# THE TASK
Take the data below and copy exactly the lines starting at the one with "bpy.context.scene.collection.objects.link(empty)" and finishing at the one with "# two sides of the frame close to parallel.", both included.

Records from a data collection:
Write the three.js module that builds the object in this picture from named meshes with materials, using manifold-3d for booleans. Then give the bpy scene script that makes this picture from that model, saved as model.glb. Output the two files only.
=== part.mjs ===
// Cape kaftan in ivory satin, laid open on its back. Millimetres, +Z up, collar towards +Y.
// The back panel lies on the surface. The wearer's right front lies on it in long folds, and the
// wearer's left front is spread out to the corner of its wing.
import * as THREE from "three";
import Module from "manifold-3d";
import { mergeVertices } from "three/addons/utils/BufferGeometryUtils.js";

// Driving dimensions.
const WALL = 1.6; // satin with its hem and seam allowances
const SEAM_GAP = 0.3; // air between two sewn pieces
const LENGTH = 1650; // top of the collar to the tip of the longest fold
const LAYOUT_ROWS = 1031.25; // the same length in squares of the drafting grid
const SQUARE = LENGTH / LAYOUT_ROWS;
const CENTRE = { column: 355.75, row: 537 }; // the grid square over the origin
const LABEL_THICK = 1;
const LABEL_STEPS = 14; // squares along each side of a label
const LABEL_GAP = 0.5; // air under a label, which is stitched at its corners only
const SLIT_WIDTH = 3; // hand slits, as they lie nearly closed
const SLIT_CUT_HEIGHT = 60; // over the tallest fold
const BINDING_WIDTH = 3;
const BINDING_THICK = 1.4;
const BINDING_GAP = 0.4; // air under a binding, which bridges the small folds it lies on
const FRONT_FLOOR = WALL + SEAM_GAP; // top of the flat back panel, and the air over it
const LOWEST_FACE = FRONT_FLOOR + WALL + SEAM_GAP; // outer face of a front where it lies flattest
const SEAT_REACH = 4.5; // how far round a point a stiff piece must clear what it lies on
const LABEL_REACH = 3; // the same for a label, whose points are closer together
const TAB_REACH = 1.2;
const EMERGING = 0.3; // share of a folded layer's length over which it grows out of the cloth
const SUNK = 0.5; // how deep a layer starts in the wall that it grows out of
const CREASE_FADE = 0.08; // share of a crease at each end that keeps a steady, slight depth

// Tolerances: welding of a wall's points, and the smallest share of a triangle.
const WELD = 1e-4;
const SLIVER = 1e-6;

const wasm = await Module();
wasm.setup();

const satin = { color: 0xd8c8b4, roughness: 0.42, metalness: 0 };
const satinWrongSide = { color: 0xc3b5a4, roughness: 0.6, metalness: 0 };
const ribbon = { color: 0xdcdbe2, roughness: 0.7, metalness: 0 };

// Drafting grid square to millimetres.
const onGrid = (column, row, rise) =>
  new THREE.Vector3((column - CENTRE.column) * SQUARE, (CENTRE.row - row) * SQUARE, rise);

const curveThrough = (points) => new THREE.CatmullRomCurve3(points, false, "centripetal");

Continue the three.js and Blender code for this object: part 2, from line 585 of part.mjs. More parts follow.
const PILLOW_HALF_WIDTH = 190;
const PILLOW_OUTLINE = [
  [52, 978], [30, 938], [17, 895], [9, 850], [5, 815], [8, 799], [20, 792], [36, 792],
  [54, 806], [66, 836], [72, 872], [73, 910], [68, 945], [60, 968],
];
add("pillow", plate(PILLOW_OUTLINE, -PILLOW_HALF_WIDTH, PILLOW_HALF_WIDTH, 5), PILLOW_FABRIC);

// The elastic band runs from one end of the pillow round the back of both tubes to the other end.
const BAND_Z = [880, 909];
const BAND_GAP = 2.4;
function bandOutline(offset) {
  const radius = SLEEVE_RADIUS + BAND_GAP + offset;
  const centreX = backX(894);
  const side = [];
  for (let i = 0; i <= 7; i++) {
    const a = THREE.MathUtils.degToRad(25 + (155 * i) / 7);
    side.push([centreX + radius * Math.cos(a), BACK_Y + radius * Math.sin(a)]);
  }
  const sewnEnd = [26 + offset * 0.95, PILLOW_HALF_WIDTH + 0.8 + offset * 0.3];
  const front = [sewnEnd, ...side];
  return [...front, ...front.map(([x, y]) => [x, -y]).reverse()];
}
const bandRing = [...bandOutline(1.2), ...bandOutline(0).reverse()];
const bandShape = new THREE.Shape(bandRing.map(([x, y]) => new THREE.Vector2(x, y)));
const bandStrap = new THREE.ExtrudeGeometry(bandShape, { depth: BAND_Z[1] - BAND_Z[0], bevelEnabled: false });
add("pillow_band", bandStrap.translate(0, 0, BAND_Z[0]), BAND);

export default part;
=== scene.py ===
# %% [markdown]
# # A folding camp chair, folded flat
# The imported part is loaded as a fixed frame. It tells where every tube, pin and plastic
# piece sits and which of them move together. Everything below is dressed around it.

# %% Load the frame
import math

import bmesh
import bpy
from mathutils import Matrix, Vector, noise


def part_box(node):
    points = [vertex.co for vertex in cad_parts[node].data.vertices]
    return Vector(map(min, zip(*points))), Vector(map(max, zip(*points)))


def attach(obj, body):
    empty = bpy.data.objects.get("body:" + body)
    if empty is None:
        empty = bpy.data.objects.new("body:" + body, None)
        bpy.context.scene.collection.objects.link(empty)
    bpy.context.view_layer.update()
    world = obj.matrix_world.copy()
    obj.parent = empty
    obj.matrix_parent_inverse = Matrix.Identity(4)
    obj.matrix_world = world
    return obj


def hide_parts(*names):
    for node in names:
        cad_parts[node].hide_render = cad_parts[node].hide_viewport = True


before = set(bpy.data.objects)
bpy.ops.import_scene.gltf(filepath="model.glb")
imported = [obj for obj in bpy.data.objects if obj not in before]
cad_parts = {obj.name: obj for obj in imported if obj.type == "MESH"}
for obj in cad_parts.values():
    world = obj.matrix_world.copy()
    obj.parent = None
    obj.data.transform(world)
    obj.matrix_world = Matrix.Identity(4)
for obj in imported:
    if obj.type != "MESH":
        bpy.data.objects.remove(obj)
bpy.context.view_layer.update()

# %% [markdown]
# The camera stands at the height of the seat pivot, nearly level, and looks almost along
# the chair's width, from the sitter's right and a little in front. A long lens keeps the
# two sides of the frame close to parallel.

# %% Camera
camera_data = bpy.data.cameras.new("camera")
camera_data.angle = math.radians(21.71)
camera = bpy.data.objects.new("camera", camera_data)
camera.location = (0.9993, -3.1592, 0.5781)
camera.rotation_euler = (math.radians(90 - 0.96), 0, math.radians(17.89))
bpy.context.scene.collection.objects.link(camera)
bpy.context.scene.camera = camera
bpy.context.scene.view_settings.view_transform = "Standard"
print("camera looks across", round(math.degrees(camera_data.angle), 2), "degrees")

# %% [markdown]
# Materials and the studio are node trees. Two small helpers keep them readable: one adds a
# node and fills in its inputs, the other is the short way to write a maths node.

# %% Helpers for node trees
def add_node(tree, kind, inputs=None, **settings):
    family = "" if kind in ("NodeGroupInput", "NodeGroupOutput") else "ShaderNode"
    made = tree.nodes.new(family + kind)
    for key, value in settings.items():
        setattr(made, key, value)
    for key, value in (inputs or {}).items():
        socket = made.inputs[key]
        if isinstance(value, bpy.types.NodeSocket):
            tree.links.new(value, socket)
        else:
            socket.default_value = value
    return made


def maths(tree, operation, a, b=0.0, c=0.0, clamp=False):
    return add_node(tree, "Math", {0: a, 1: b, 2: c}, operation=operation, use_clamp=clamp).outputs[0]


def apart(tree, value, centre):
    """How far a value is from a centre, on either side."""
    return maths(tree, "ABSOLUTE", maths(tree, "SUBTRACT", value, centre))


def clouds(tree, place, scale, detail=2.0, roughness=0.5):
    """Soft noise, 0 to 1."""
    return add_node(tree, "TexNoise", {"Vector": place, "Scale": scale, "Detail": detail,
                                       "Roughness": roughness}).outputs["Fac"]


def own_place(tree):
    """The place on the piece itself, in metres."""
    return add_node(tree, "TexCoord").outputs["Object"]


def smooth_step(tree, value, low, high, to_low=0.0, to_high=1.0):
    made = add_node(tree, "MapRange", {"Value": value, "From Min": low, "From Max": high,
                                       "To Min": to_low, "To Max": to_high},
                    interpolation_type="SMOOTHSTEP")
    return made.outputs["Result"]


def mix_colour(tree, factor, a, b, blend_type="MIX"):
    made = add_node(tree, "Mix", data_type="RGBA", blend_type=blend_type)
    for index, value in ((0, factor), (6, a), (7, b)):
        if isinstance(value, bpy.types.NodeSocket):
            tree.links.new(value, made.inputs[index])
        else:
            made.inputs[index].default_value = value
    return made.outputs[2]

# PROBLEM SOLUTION
        bpy.context.scene.collection.objects.link(empty)
    bpy.context.view_layer.update()
    world = obj.matrix_world.copy()
    obj.parent = empty
    obj.matrix_parent_inverse = Matrix.Identity(4)
    obj.matrix_world = world
    return obj


def hide_parts(*names):
    for node in names:
        cad_parts[node].hide_render = cad_parts[node].hide_viewport = True


before = set(bpy.data.objects)
bpy.ops.import_scene.gltf(filepath="model.glb")
imported = [obj for obj in bpy.data.objects if obj not in before]
cad_parts = {obj.name: obj for obj in imported if obj.type == "MESH"}
for obj in cad_parts.values():
    world = obj.matrix_world.copy()
    obj.parent = None
    obj.data.transform(world)
    obj.matrix_world = Matrix.Identity(4)
for obj in imported:
    if obj.type != "MESH":
        bpy.data.objects.remove(obj)
bpy.context.view_layer.update()

# %% [markdown]
# The camera stands at the height of the seat pivot, nearly level, and looks almost along
# the chair's width, from the sitter's right and a little in front. A long lens keeps the
# two sides of the frame close to parallel.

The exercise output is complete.